Unregistriert schrieb:


> ... also am Rande des Wahnsinns ?


Nö, dann müßte ich ihn ja von hier aus sehen. Und ich seh nix


----------



## Heiko (25 Januar 2007)

*AW: Sie steigen in den Hauptbahnhof ein...*



Aka-Aka schrieb:


> So. Das ist also echt. Das übrigens auch: Wenn dieser Herr Ministerpräsident so einen Dummfug von sich gibt, um den Transrapid zu promoten, dann sieht man daran deutlich, was dieser Transrapid ist:
> *EIN SINNLOSES VERBRECHEN AN DER BEVÖLKERUNG *
> Als kleiner Bub hatte ich diese tollen was-ist-was-Bücher und fand den Transrapid klasse. Super. Ich habe mich aber inzwischen zu einem Erwachsenen weiter entwickelt mit Herz und Verstand. Vielleicht gelingt das einigen Herren in der Politik auch noch. Solange das nicht so ist, werde ich meinen beiden Söhnen weiterhin deutlich machen, was sie von "ihm" zu halten haben. Bei denen habe ich nämlich den Namen unseres Ministerpräsidenten mühevoll mit einem Wort assoziiert, das mit R beginnt und nicht mit oiber endet.
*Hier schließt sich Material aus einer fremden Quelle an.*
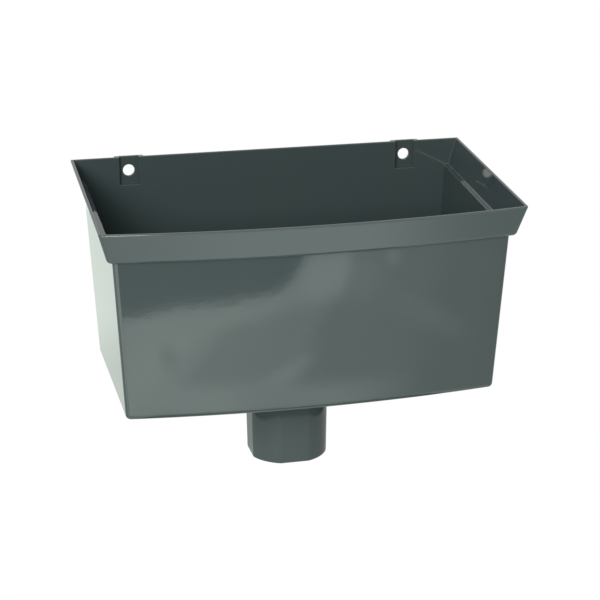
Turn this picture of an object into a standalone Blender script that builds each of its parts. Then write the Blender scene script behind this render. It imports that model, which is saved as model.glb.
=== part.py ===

Wenn nun der Herr St* im TV auftritt, klingt es in unserer beschaulichen Wohnung 300m vom geplanten Transrapid entfernt im Duett... "St*... R*... St*... R*..."
> _Und das ist gut so!_


Du kannst dann Deine Wohnung mit "idealer Verkehrsanbindung" bestimmt günstig weitervermieten


----------